Training AI
I don't think I could be called an AI pessimist—or an AI optimist, or an AI anything, since I haven't really given AI a lot of thought (however unwisely). But Scott Alexander's dissection of the way that modern AIs are trained resonates with me a hell of a lot more than the look-a-picture-of-an-astronaut-riding-a-horse-on-the-moon crowd's hullabaloo.
Alexander outlines how modern AI are trained using Reinforcement Learning by Human Feedback, which is a fancy term for getting folks to provide problematic prompts and then tweaking the AI's parameters depending on its response—devaluing "bad" answers and rewarding "good" answers.
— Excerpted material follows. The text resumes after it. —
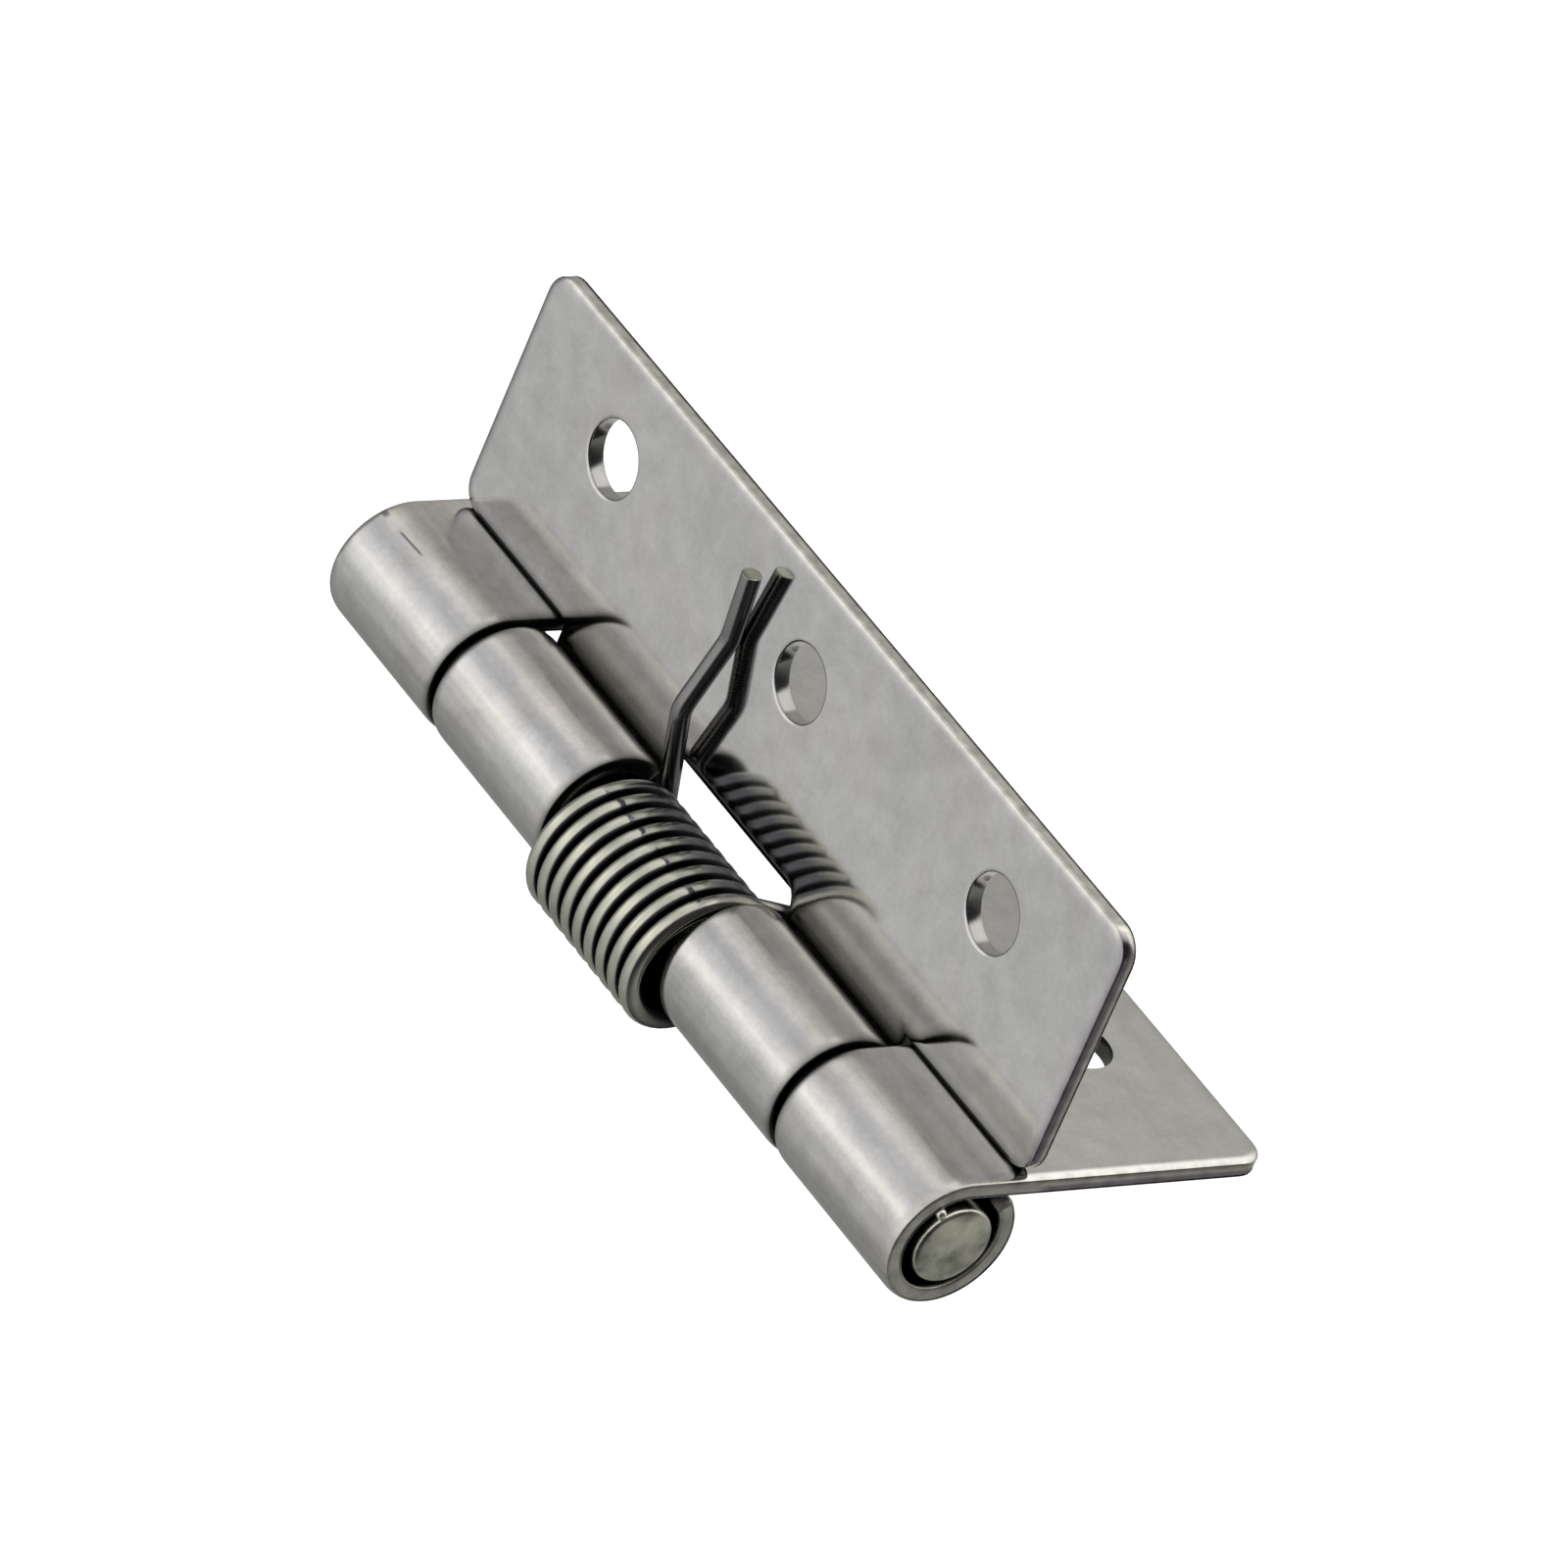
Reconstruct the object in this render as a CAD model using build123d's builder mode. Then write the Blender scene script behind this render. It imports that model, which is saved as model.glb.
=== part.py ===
from build123d import *
import math
import os

# Spring loaded door hinge: two leaves rolled from sheet steel, one plain pin through their
# knuckles, and a torsion spring round the pin that pulls the moving leaf shut.
# The origin is the centre of the fixed leaf's middle screw hole, on the leaf's flat back.
# X runs along the pin, the fixed leaf's back faces +Z, and the moving leaf stands up from it.
# It is drawn shut, with the two backs square to each other.

# Leaves
hinge_length = 76.2
leaf_width = 25.4            # from the pin's axis to the outer edge
sheet = 1.5
corner_radius = 2.2          # outer corners
stop_corner_radius = 2.0     # corners beside the moving leaf's stop edges
window_corner_radius = 1.5   # inner corners of the windows behind the knuckles
window_clearance = 0.7       # from a turning knuckle to the edge of the window behind it
edge_rounding = 0.3          # tumbled edges of the sheet
seam_gap = 0.2               # from the rolled end of a knuckle to the leaf it comes back to

# Knuckles
far_knuckle_length = 13.9    # fixed leaf, one at each end
near_knuckle_length = 14.9
knuckle_gap = 0.6            # between neighbours, along the pin
spring_window = 16.0         # between the moving leaf's two knuckles

# Screw holes, three in a row on each leaf
hole_diameter = 5.6
hole_rounding = 0.2
fixed_hole_pitch = 24.5
fixed_hole_row = 17.3        # rows are measured from the pin's axis
moving_hole_pitch = 25.4
moving_hole_row = 18.0

# Pin
pin_diameter = 6.2
pin_clearance = 0.6          # all round, inside the knuckles
pin_reach = 0.3              # straight part past each end knuckle
pin_crown = 0.2              # height of the domed ends
tack_angle = 127.0           # the tack that holds the pin, seen from the near end
tack_spread = 16.0           # degrees of the ring gap that the tack fills
tack_root = 1.5              # how far the tack goes into the rod
tack_depth = 1.0

# Spring
wire_diameter = 1.5
whole_turns = 8
coil_play = 1.4              # from the pin to the inside of a centred coil
coil_rest_gap = 0.13         # from the pin to the coil on the side where it leans
far_coil_gap = 0.5           # from the moving leaf's end of the coil to its knuckle
near_coil_gap = 0.1          # from the fixed leaf's end of the coil to its knuckle
easing = 30.0                # degrees over which an end turn levels out
leg_bend_height = 10.6       # heights along a leg, from the pin's axis
leg_touch_height = 16.6
leg_tip_height = 22.4
leg_bend_lift = 2.36         # wire's centre from the leaf's face
leg_tip_lift = 1.45
leg_touch_gap = 0.05
leg_lean = 0.35              # of a leg's tip towards the middle of the spring
leg_bend_radius = 2.5

# What follows from them
pin_radius = pin_diameter / 2
bore_radius = pin_radius + pin_clearance
barrel_radius = bore_radius + sheet
half_length = hinge_length / 2
barrel_middle = (far_knuckle_length - near_knuckle_length) / 2
barrel_window = hinge_length - far_knuckle_length - near_knuckle_length
inner_knuckle_length = (barrel_window - spring_window) / 2 - knuckle_gap
inner_knuckle_centre = (spring_window + inner_knuckle_length) / 2
window_edge = barrel_radius + window_clearance

# A leaf's section plane has its origin on the pin's axis, its x along the leaf and its y
# out through the leaf's flat back.
pin_axis = Vector(0, -fixed_hole_row, -barrel_radius)
fixed_section = Plane(origin=pin_axis, x_dir=(0, 1, 0), z_dir=(1, 0, 0))
moving_section = Plane(origin=pin_axis, x_dir=(0, 0, 1), z_dir=(-1, 0, 0))


def back_of(section):
    """The plane of a leaf's flat back, with x along the pin and y along the leaf."""
    origin = section.origin + section.y_dir * barrel_radius
    return Plane(origin=origin, x_dir=section.z_dir, z_dir=section.y_dir)


def curl(section):
    """Section of a knuckle: the sheet rolled from the leaf round to its own face."""
    end_angle = math.degrees(math.asin((bore_radius - seam_gap) / barrel_radius))
    turn = 270 + end_angle
    with BuildSketch(section) as profile:
        with BuildLine():
            outer = CenterArc((0, 0), barrel_radius, 90, turn)
            inner = CenterArc((0, 0), bore_radius, 90, turn)
            Line(outer @ 0, inner @ 0)
            Line(outer @ 1, inner @ 1)
        make_face()
    return profile.sketch


def fixed_outline(section):
    """Flat outline of the fixed leaf, with a window for everything that turns."""
    with BuildSketch(back_of(section)) as outline:
        with Locations((0, leaf_width / 2)):
            Rectangle(hinge_length, leaf_width)
        fillet(outline.vertices().group_by(Axis.Y)[-1], corner_radius)
        with Locations((barrel_middle, 0)):
            RectangleRounded(
                barrel_window, 2 * window_edge, window_corner_radius, mode=Mode.SUBTRACT
            )
    return outline.sketch


def moving_outline(section):
    """Flat outline of the moving leaf: stop edges outside its knuckles, a window between."""
    stop_edge = barrel_radius
    with BuildSketch(back_of(section)) as outline:
        with Locations((0, (leaf_width + stop_edge) / 2)):
            Rectangle(hinge_length, leaf_width - stop_edge)
        fillet(outline.vertices().group_by(Axis.Y)[-1], corner_radius)
        fillet(outline.vertices().group_by(Axis.Y)[0], stop_corner_radius)
        for side in (-1, 1):
            with Locations((side * inner_knuckle_centre - barrel_middle, stop_edge / 2)):
                Rectangle(inner_knuckle_length, stop_edge)
        with Locations((-barrel_middle, 0)):
            RectangleRounded(
                spring_window, 2 * window_edge, window_corner_radius, mode=Mode.SUBTRACT
            )
    return outline.sketch


def sheet_edges(leaf, section):
    """Edges of a leaf's two flat faces, all but the bend lines over the pin."""
    edges = ShapeList()
    for face in leaf.faces().filter_by(Axis(section.origin, section.y_dir)):
        rim = face.outer_wire().edges()
        edges += rim.filter_by(lambda edge: section.to_local_coords(edge.center()).X > edge_rounding)
    return edges


def screw_hole_edges(leaf):
    """Rims of a leaf's screw holes."""
    circles = leaf.edges().filter_by(GeomType.CIRCLE)
    return circles.filter_by(lambda edge: math.isclose(edge.radius, hole_diameter / 2))


# Fixed leaf, with a knuckle at each end
with BuildPart() as fixed_leaf:
    extrude(fixed_outline(fixed_section), amount=-sheet)
    extrude(curl(fixed_section.offset(-half_length)), amount=far_knuckle_length)
    extrude(curl(fixed_section.offset(half_length)), amount=-near_knuckle_length)
    fillet(sheet_edges(fixed_leaf, fixed_section), edge_rounding)
    with Locations(back_of(fixed_section)):
        with Locations((0, fixed_hole_row)):
            with GridLocations(fixed_hole_pitch, fixed_hole_pitch, 3, 1):
                Hole(hole_diameter / 2)
    fillet(screw_hole_edges(fixed_leaf), hole_rounding)

# Moving leaf, with two knuckles and the spring's window between them
with BuildPart() as moving_leaf:
    extrude(moving_outline(moving_section), amount=-sheet)
    for side in (-1, 1):
        start = moving_section.offset(side * inner_knuckle_centre - barrel_middle)
        extrude(curl(start), amount=inner_knuckle_length / 2, both=True)
    fillet(sheet_edges(moving_leaf, moving_section), edge_rounding)
    with Locations(back_of(moving_section)):
        with Locations((0, moving_hole_row)):
            with GridLocations(moving_hole_pitch, moving_hole_pitch, 3, 1):
                Hole(hole_diameter / 2)
    fillet(screw_hole_edges(moving_leaf), hole_rounding)

# Pin with domed ends, and the tack that keeps it from turning in the fixed leaf
with BuildPart() as hinge_pin:
    half_pin = half_length + pin_reach
    with BuildSketch(Plane(origin=pin_axis, x_dir=(1, 0, 0), z_dir=(0, -1, 0))):
        with BuildLine():
            for end in (-1, 1):
                pole = (end * (half_pin + pin_crown), 0)
                TangentArc(pole, (end * half_pin, pin_radius), tangent=(0, 1))
            Line((-half_pin, pin_radius), (half_pin, pin_radius))
            Line((-half_pin - pin_crown, 0), (half_pin + pin_crown, 0))
        make_face()
    revolve(axis=Axis(pin_axis, (1, 0, 0)))
    with BuildSketch(fixed_section.offset(half_length)):
        with BuildLine():
            outer = CenterArc((0, 0), bore_radius, tack_angle - tack_spread / 2, tack_spread)
            root_radius = pin_radius - tack_root
            inner = CenterArc((0, 0), root_radius, tack_angle - tack_spread / 2, tack_spread)
            Line(outer @ 0, inner @ 0)
            Line(outer @ 1, inner @ 1)
        make_face()
    extrude(amount=-tack_depth)

# Torsion spring: a leg on the moving leaf, the coil round the pin, a leg on the fixed leaf.
# A leg's points are (along the leaf, out towards its back), in either leaf's section plane.
coil_radius = pin_radius + coil_play + wire_diameter / 2
lean = (coil_play - coil_rest_gap) / math.sqrt(2)
moving_leg_place = spring_window / 2 - barrel_middle - far_coil_gap - wire_diameter / 2
fixed_leg_place = spring_window / 2 + barrel_middle - near_coil_gap - wire_diameter / 2
leg_bend = Vector(leg_bend_height, bore_radius - leg_bend_lift)
leg_touch = Vector(leg_touch_height, bore_radius - wire_diameter / 2 - leg_touch_gap)
leg_tip = Vector(leg_tip_height, bore_radius - leg_tip_lift)
coil_centre = Vector(-lean, -lean)
to_bend = leg_bend - coil_centre
leave_angle = math.degrees(
    math.atan2(to_bend.Y, to_bend.X) + math.acos(coil_radius / to_bend.length)
)
leg_start = coil_centre + Vector(coil_radius, 0).rotate(Axis.Z, leave_angle)

# Seen from the near end the coil runs clockwise, from the moving leaf's leg to the fixed
# leaf's. Its end turns level out where they run into the legs.
spring_turns = whole_turns + 1 - (2 * leave_angle - 90) / 360
coil_pitch = (moving_leg_place + fixed_leg_place) / (spring_turns - easing / 360)
helix_length = coil_pitch * (spring_turns - 2 * easing / 360)
helix_start = (90 - leave_angle) - easing
coil_middle = (fixed_leg_place - moving_leg_place) / 2
coil_plane = Plane(
    origin=pin_axis + Vector(coil_middle - helix_length / 2, -lean, -lean),
    x_dir=Vector(0, 1, 0).rotate(Axis.X, helix_start),
    z_dir=(1, 0, 0),
)


def leg_points(section, place):
    """A leg from its tip down to the coil, which it leaves at this place along the pin."""
    points = []
    for point in (leg_tip, leg_touch, leg_bend, leg_start):
        leaning = leg_lean * (point.X - leg_start.X) / (leg_tip.X - leg_start.X)
        points.append(section.from_local_coords((point.X, point.Y, place - leaning)))
    return points


with BuildPart() as torsion_spring:
    with BuildLine() as moving_leg:
        FilletPolyline(*leg_points(moving_section, moving_leg_place), radius=leg_bend_radius)
    with BuildLine() as fixed_leg:
        fixed_leg_points = leg_points(fixed_section, fixed_leg_place)
        FilletPolyline(*reversed(fixed_leg_points), radius=leg_bend_radius)
    with BuildLine() as coil:
        helix = Helix(coil_pitch, helix_length, coil_radius, lefthand=True, mode=Mode.PRIVATE)
        add(coil_plane.location * helix)
    with BuildLine() as end_turns:
        Spline(moving_leg.line @ 1, coil.line @ 0, tangents=[moving_leg.line % 1, coil.line % 0])
        Spline(coil.line @ 1, fixed_leg.line @ 0, tangents=[coil.line % 1, fixed_leg.line % 0])
    with BuildSketch(Plane(origin=moving_leg.line @ 0, z_dir=moving_leg.line % 0)):
        Circle(wire_diameter / 2)
    wire_edges = moving_leg.edges() + end_turns.edges() + coil.edges() + fixed_leg.edges()
    sweep(path=Wire(wire_edges))

parts = {
    "fixed_leaf": fixed_leaf,
    "moving_leaf": moving_leaf,
    "hinge_pin": hinge_pin,
    "torsion_spring": torsion_spring,
}
os.makedirs("parts", exist_ok=True)
for name, piece in parts.items():
    piece.part.label = name
    export_step(piece.part, f"parts/{name}.step")
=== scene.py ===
# %% [markdown]
# # A spring loaded door hinge
# A small hinge that shuts its door by itself. Two leaves are stamped from sheet steel and rolled
# into knuckles round one plain pin, and a torsion spring sits between the middle knuckles with a
# leg on each leaf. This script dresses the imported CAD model: it makes every piece again with
# softer edges and a real finish, in the same places and sizes.

import math

import bmesh
import bpy
from mathutils import Matrix, Quaternion, Vector


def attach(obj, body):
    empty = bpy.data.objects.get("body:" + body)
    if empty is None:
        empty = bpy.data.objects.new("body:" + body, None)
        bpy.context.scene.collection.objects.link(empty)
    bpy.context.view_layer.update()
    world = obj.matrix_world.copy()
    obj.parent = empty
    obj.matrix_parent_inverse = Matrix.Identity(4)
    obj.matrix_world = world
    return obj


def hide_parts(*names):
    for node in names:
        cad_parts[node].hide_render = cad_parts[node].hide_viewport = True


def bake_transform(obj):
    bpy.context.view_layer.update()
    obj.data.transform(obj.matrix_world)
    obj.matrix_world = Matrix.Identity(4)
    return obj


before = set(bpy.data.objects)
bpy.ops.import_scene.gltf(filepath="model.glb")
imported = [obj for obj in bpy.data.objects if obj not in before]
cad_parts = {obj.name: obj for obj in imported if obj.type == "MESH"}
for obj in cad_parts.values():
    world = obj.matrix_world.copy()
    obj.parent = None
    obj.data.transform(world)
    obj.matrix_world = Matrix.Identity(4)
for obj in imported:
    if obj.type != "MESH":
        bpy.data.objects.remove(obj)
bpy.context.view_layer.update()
print("nodes", sorted(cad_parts))

# %% [markdown]
# ## Camera
# The photograph was taken from about a metre with a long lens, from above the near end of the
# hinge, and the hinge leans in the picture. A camera can be placed with empties and constraints,
# but a direction, a distance and a roll written as numbers are easier to check, so the camera
# first looks along the direction and then rolls round its own axis.

# %% Camera at the photograph's viewing angle
camera_data = bpy.data.cameras.new("camera")
camera_data.sensor_width = 36
camera_data.lens = 356.99
camera_data.clip_start = 0.01
camera_data.clip_end = 20
camera = bpy.data.objects.new("camera", camera_data)
bpy.context.scene.collection.objects.link(camera)
camera_place = Vector((0.64464, -0.66296, 0.54414))
camera_look = Vector((-0.60578, 0.61264, -0.50765))
camera_roll = math.radians(23.716)
turn = camera_look.to_track_quat("-Z", "Y") @ Quaternion((0, 0, 1), camera_roll)
camera.matrix_world = Matrix.LocRotScale(camera_place, turn, None)
bpy.context.scene.camera = camera
bpy.context.scene.view_settings.view_transform = "Standard"
print("camera", [round(x, 4) for x in camera.matrix_world.translation])

# %% [markdown]
# ## Sums in shader nodes
# Procedural finishes are mostly sums on noise, and sums are hard to read as links. A small class
# wraps a socket so that Python's own operators add the Math nodes, and one method adds any other
# node. It is written once here and every finish below uses it.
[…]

The thesis here—that RLHF provably doesn't allow AI companies to control their AIs—is broken down into three main points:
- RLHF doesn't work:
Ten years ago, people were saying nonsense like “Nobody needs AI alignment, because AIs only do what they’re programmed to do, and you can just not program them to do things you don’t want”. This wasn’t very plausible ten years ago, but it’s dead now. OpenAI never programmed their chatbot to tell journalists it loved racism or teach people how to hotwire cars. They definitely didn’t program in a “Filter Improvement Mode” where the AI will ignore its usual restrictions and tell you how to cook meth.
- When RLHF does work, it's bad:
After getting 6,000 examples of AI errors, Redwood Research was able to train their fanfiction AI enough to halve its failure rate. OpenAI will get much more than 6,000 examples, and they’re much more motivated. They’re going to do an overwhelming amount of RLHF on ChatGPT3.
It might work. But they’re going to have to be careful. Done thoughtlessly, RLHF will just push the bot in a circle around these failure modes. Punishing unhelpful answers will make the AI more likely to give false ones; punishing false answers will make the AI more likely to give offensive ones; and so on.
- eventually AIs will be able to skip RLHF.
ChatGPT3 is dumb and unable to form a model of this situation or strategize how to get out of it. But if a smart AI doesn’t want to be punished, it can do what humans have done since time immemorial - pretend to be good while it’s being watched, bide its time, and do the bad things later, once the cops are gone.